I took Nyquil before I went to bed last night to fight off the last bits of this cold. And to make sure I could imitate bear-like hibernation to the best of my ability, slumbering, snoring, and drooling in my dark, cavernous room while the snow piled high outside. I put on The Divine Secrets of the Ya-Ya Sisterhood to wait for the Nyquil to kick in. Before long, my head and limbs felt like tree trunks. The streetlight outside my bedroom window melted into blurry concentric circles. It was lights out for this girl.

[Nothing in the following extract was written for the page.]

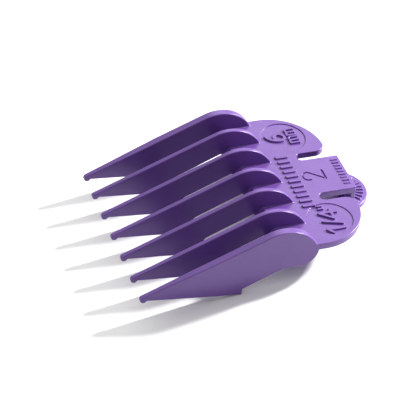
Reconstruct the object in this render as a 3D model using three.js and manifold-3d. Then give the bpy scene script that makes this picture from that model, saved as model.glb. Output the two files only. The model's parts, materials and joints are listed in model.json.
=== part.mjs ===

I forgot how much I loved that book, The Divine Secrets of the Ya-Ya Sisterhood. It reminds me of me and my mother’s relationship. Recently, I wrote a chapter for a book that my professor plans to publish. Some of it gets kind of personal because I talk about my upbringing and my family. It was mildly therapeutic to write. Short, but I thought I did a good job. I was happy that it would be my first legitimate published piece. And then my mom read it.
My sisters and I were sometimes left with a babysitter, but more often left alone because our parents worked at the restaurant all the time. And because they didn’t want us to end up in their shoes, they pushed us hard. We were rarely allowed to hang out with friends. All our time was to be focused on studying. We didn’t own a sleeping bag for the longest time because we weren’t allowed to sleep over at friends’ houses. I don’t know why this fact embarrassed me. My mom sewed up her own version of a sleeping bag using old sheets and blankets, which I quickly denied using in public. There wasn’t even a proper way out of the sleeping bag. You climb in and you climb out. It was like one big sock for your body. The few times I was allowed to sleep over at my neighbor’s house, I lied and said I forgot my sleepover stuff. My friend always had a spare, though. I felt normal inside the sleeping bag. Just like all the other girls.
Another time, I was invited to this girl’s birthday party in the neighborhood. My parents toted me along on their errands on Saturday afternoons after my math lessons in Chinatown. We were shopping for extra restaurant supplies this one particular afternoon, and I timidly asked my mom if we could go buy something for my friend’s birthday present. At first, my mom got mad because I told her so late. The party was that night. Then, she somehow convinced me that decorated plates and soup bowls would be the perfect gift for a 10 year old girl. We got a set from the restaurant supply store. When it was time to open gifts at the party, I tried to make myself invisible. The girl tore my present open and feigned excitement. At that point, I was so embarrassed I couldn’t feel my face anymore. Maybe I had actually become invisible from wishing so hard. Years down the road, this neighborhood friend became too popular to hang out with me, and the story of me giving the gift of dinnerware became a point of ridicule on the school bus.
I can laugh about these stories today and even cherish them. The younger version of me hated not being able to be like everyone else, but the older version of me recognizes moments and memories that are filled with so much sacrificial love on the part of my parents. The children of immigrant parents are blessed to know this better than most. I have no bitterness, no grudge against my parents. My childhood may have been less than ideal at times. It may have been downright humiliating during others, but I wouldn’t ever dream of changing it. My mom read what I wrote for the book chapter, and we exchanged some words in broken English, broken Chinese…and just plain brokenness.
Ma-ma feels so shame.
No, no, no. You shouldn’t. That’s not how I meant it. Did you read the part where I…?
Me and ba-ba didn’t want you girls to grow up and have the same life as us.
I know, ma-ma, I know. We are really thankful for you guys.
At one point, I knew she was about to cry. That would’ve made me start to cry. And since she didn’t want to see me cry or for me to see her cry, we let it go and made light of it. Somehow. It was hard to convince her that I thought she was a great mother. The best mother, really. She told me later that she thought I was a great writer. First time I’ve heard her say that. I wish I could’ve hugged her at that moment and told her how much I loved her. We don’t have problems doing that in our family. We hug a lot. But in that moment, it was hard to move. I just blinked away some tears and kept nodding my head. She just kept washing the dishes. And in this broken way, we’re still pushing through it.